Quote, with no changes, the lines that run from the top of the material to the line with "all over and", both included.

•••••

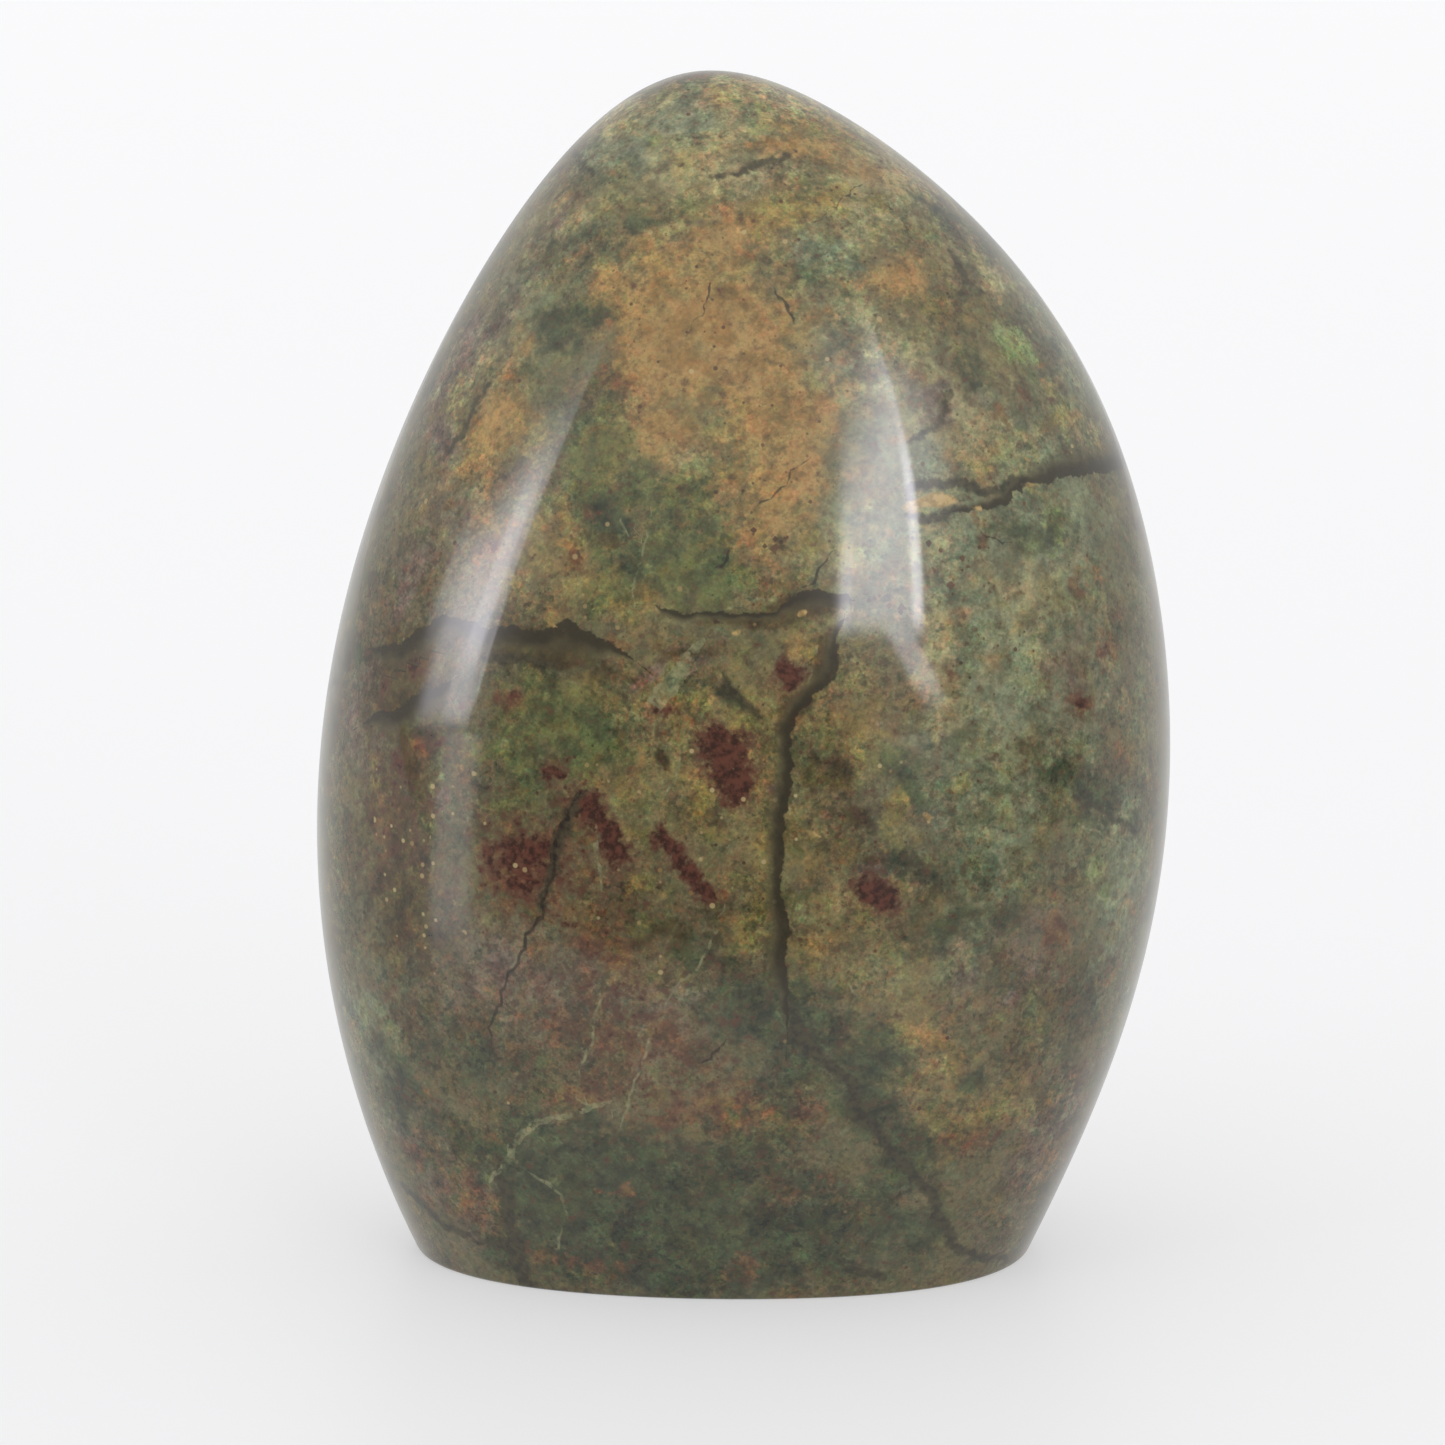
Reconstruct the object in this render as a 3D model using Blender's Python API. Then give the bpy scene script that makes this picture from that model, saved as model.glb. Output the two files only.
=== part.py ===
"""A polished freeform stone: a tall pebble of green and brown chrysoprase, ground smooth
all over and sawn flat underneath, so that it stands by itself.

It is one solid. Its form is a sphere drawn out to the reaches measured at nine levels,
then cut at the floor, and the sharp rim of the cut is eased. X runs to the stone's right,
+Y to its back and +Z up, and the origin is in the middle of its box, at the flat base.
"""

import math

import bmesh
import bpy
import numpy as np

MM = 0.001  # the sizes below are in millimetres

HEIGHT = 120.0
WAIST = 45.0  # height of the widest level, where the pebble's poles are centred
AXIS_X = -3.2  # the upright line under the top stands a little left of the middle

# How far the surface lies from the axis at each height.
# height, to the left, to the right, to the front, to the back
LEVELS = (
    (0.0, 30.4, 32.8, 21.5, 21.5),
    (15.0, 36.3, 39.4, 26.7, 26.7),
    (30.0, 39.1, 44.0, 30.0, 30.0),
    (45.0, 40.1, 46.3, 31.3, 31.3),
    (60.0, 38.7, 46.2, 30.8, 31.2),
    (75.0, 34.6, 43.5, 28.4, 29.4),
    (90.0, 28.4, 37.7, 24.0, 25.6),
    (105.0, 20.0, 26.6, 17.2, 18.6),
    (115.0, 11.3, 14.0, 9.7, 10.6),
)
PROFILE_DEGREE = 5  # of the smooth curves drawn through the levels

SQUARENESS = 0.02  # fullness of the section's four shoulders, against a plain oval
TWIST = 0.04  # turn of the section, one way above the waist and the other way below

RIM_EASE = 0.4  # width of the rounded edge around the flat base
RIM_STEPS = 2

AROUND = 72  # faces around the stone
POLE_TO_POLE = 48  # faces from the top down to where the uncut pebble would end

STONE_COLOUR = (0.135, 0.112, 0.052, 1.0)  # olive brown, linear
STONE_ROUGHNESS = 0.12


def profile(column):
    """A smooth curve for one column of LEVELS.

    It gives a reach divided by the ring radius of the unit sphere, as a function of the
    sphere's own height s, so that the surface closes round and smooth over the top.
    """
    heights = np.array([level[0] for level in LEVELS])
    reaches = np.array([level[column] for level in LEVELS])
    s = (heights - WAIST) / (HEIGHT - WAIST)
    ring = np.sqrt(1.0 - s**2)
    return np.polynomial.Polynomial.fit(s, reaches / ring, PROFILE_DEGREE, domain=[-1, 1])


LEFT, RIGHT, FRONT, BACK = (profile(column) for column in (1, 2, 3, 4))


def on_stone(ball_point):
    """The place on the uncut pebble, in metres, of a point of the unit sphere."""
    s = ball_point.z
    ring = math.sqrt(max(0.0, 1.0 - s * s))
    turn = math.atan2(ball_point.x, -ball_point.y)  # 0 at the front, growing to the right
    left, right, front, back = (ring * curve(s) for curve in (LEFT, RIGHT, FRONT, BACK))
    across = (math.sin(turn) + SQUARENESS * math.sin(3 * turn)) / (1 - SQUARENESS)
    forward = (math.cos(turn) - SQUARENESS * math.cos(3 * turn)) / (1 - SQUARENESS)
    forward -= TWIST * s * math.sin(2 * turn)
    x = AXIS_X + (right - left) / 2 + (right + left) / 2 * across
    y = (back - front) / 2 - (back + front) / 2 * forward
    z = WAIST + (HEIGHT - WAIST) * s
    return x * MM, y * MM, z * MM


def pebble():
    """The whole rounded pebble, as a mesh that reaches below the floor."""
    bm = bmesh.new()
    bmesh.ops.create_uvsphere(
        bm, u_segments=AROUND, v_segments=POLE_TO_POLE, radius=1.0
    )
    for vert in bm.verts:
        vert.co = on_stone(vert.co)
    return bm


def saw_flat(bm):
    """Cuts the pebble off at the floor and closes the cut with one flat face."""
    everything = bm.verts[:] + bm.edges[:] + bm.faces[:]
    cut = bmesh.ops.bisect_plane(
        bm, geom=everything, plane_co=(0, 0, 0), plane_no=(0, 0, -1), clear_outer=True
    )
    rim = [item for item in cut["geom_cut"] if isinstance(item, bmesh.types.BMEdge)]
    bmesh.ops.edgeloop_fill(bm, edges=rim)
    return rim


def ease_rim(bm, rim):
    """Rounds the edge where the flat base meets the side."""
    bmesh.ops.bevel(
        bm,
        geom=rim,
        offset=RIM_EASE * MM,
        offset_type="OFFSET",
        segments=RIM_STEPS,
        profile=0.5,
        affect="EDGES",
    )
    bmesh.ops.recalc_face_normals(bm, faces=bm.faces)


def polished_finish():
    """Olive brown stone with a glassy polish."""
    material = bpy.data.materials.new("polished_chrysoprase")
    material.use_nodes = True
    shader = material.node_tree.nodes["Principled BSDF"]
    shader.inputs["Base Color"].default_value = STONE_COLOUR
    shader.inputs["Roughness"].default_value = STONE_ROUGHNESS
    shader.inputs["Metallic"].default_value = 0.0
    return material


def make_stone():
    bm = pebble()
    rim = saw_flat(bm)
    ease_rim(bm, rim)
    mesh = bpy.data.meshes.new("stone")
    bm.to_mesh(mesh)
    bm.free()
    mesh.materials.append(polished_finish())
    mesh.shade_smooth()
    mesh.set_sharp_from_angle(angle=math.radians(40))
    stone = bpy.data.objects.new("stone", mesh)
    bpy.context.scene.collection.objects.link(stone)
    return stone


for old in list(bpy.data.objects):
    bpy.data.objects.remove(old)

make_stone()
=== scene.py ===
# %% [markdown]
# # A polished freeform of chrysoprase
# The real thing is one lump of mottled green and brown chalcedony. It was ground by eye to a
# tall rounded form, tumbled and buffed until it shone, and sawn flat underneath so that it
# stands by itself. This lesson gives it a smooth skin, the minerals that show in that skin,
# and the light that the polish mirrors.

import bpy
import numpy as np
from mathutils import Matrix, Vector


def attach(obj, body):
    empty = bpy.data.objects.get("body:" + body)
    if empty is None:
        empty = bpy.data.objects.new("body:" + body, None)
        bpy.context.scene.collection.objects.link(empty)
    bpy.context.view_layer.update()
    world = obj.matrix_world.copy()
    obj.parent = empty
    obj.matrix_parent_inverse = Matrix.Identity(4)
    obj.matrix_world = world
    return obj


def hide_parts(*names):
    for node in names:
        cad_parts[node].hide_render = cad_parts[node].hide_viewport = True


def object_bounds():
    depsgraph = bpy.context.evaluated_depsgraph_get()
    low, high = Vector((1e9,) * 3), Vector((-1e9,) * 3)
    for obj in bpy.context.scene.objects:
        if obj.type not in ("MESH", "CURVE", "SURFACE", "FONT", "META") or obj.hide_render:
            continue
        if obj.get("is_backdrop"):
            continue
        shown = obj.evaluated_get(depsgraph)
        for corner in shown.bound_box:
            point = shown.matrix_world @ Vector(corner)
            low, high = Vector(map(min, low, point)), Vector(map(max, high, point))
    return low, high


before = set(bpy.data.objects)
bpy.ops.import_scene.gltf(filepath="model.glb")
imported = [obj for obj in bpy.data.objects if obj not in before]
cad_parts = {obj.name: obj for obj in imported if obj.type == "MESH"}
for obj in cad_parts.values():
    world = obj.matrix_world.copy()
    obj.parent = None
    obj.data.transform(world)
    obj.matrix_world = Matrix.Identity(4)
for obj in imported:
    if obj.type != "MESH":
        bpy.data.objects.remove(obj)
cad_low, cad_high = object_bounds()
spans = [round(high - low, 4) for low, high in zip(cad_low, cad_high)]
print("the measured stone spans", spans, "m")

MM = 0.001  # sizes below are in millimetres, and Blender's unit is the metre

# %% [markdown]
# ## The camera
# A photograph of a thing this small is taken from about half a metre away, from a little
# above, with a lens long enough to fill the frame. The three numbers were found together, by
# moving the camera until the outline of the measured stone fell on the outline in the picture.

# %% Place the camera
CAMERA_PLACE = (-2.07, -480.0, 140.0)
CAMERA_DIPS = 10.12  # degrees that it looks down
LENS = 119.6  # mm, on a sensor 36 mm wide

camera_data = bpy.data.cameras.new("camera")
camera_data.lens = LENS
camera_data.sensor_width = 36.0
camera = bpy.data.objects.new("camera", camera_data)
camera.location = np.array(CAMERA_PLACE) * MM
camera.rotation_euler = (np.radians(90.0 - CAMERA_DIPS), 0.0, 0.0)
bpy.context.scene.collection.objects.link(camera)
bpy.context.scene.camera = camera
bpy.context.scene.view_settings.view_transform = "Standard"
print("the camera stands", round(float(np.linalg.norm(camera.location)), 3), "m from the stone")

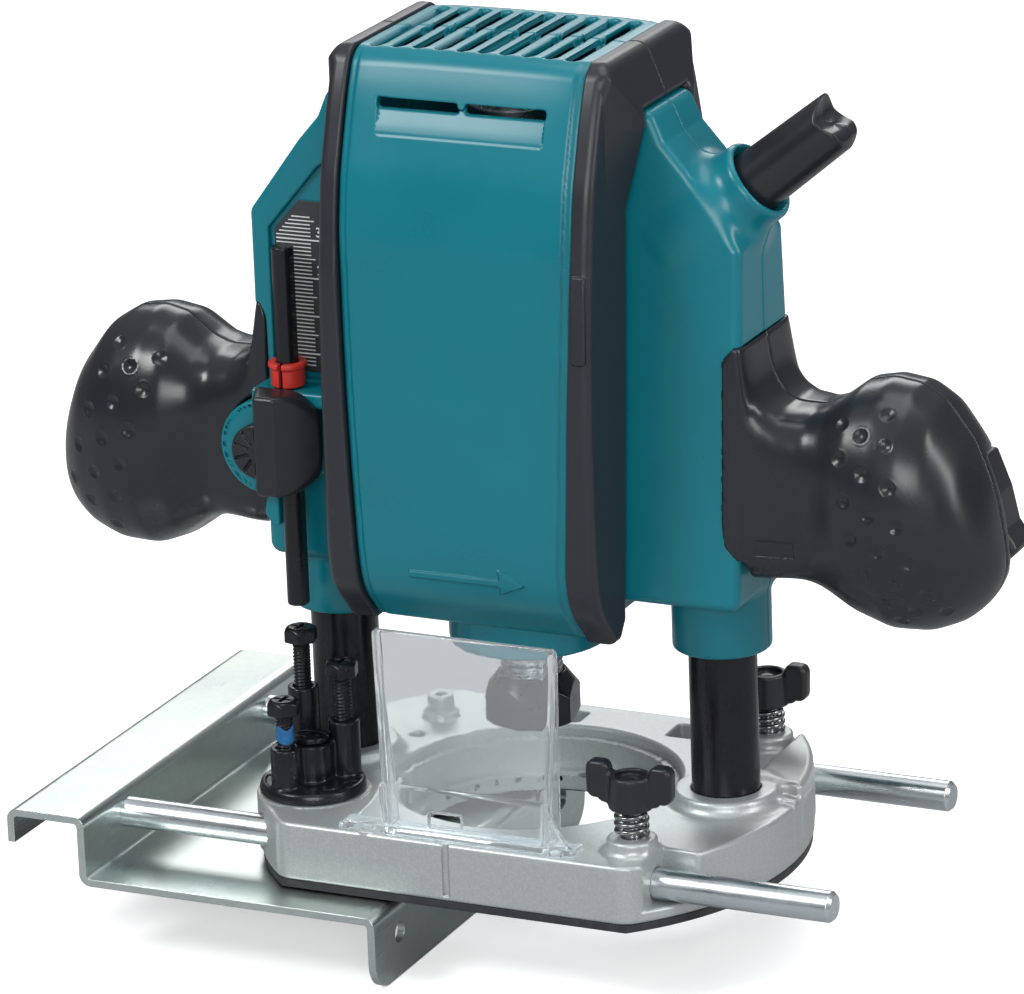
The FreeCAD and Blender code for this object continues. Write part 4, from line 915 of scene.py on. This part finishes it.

•••••

# [Output below]
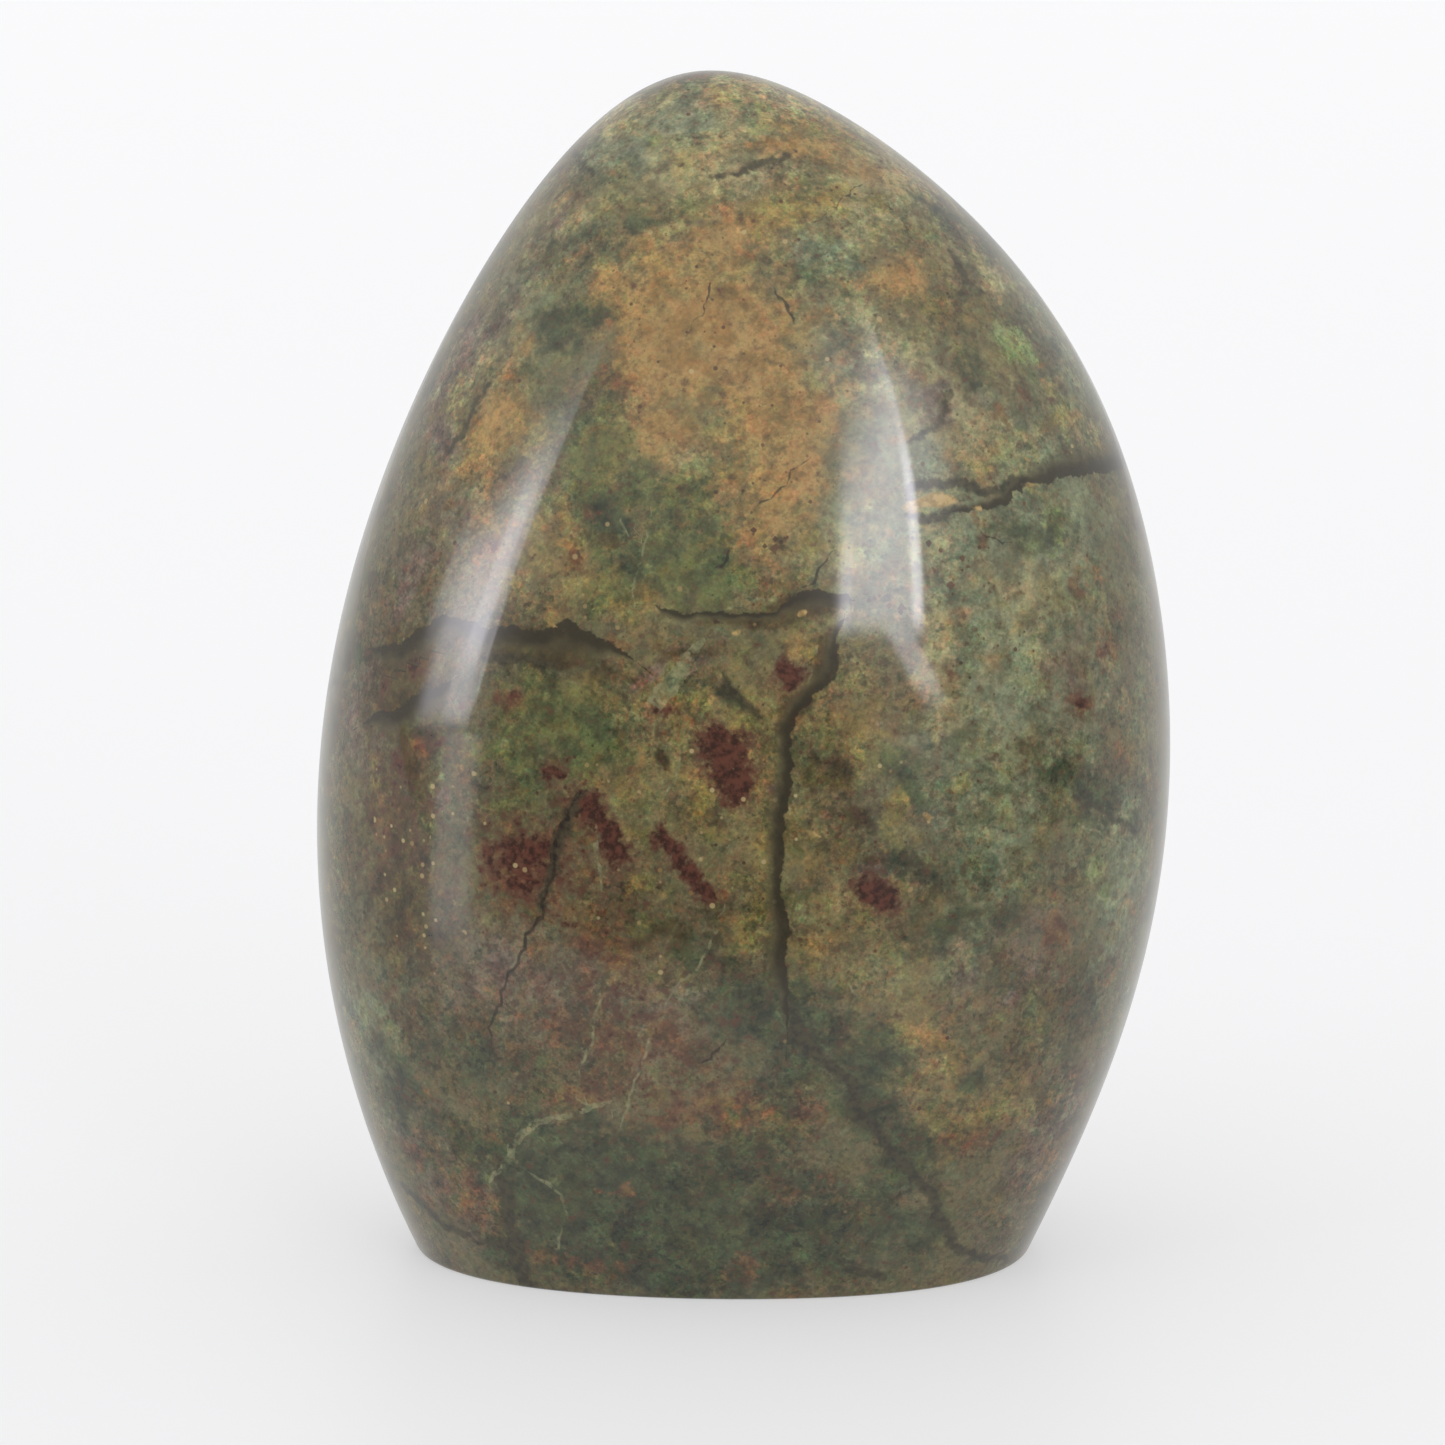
Reconstruct the object in this render as a 3D model using Blender's Python API. Then give the bpy scene script that makes this picture from that model, saved as model.glb. Output the two files only.
=== part.py ===
"""A polished freeform stone: a tall pebble of green and brown chrysoprase, ground smooth
all over and sawn flat underneath, so that it stands by itself.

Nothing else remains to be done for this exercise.